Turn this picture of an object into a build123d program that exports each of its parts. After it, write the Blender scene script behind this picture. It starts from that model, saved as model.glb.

+++

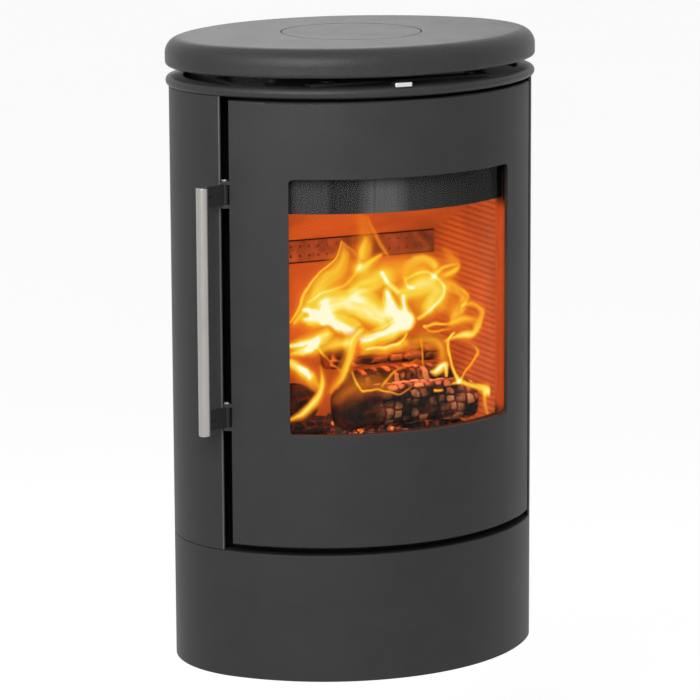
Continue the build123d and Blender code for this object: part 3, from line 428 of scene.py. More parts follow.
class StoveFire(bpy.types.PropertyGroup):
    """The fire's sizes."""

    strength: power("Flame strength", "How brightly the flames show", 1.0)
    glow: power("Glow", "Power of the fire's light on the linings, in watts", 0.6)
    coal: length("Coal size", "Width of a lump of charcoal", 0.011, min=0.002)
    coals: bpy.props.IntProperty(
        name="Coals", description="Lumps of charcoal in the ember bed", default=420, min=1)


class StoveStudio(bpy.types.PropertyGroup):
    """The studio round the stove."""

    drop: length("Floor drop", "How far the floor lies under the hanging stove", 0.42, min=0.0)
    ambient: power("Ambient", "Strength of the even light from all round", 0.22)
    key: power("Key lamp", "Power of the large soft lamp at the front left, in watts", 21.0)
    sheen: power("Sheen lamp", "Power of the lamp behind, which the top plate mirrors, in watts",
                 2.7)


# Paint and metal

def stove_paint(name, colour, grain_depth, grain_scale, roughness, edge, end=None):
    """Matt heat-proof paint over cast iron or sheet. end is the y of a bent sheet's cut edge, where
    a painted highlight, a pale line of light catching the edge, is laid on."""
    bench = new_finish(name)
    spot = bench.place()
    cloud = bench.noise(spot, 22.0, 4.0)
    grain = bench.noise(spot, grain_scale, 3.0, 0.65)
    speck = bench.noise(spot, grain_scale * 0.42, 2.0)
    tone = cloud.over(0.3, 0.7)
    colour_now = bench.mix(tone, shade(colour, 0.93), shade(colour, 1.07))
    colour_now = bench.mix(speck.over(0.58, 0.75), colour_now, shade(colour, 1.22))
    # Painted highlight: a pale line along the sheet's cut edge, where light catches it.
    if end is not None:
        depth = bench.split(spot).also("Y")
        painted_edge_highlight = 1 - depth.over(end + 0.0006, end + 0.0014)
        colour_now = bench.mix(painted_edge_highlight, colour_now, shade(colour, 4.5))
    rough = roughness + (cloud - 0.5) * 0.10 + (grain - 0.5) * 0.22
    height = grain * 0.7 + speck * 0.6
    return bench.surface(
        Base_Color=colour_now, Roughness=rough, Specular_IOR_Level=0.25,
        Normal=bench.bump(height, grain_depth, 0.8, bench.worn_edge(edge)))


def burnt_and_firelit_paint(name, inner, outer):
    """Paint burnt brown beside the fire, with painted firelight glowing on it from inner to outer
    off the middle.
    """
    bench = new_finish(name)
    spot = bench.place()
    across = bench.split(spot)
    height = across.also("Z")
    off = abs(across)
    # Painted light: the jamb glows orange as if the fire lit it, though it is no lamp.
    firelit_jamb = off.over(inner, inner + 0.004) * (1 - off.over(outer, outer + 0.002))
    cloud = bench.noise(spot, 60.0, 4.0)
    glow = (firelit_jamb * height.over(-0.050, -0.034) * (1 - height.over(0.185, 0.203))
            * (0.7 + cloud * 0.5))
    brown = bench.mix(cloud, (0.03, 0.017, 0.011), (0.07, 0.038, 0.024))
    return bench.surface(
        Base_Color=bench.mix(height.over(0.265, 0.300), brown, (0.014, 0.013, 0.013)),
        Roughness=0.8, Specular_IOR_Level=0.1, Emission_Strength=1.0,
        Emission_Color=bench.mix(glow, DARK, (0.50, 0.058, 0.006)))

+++

● Problem statement:
Show every line that contains the word "this".

● Solution to the problem:
Turn this picture of an object into a build123d program that exports each of its parts. After it, write the Blender scene script behind this picture. It starts from that model, saved as model.glb.
Continue the build123d and Blender code for this object: part 3, from line 428 of scene.py. More parts follow.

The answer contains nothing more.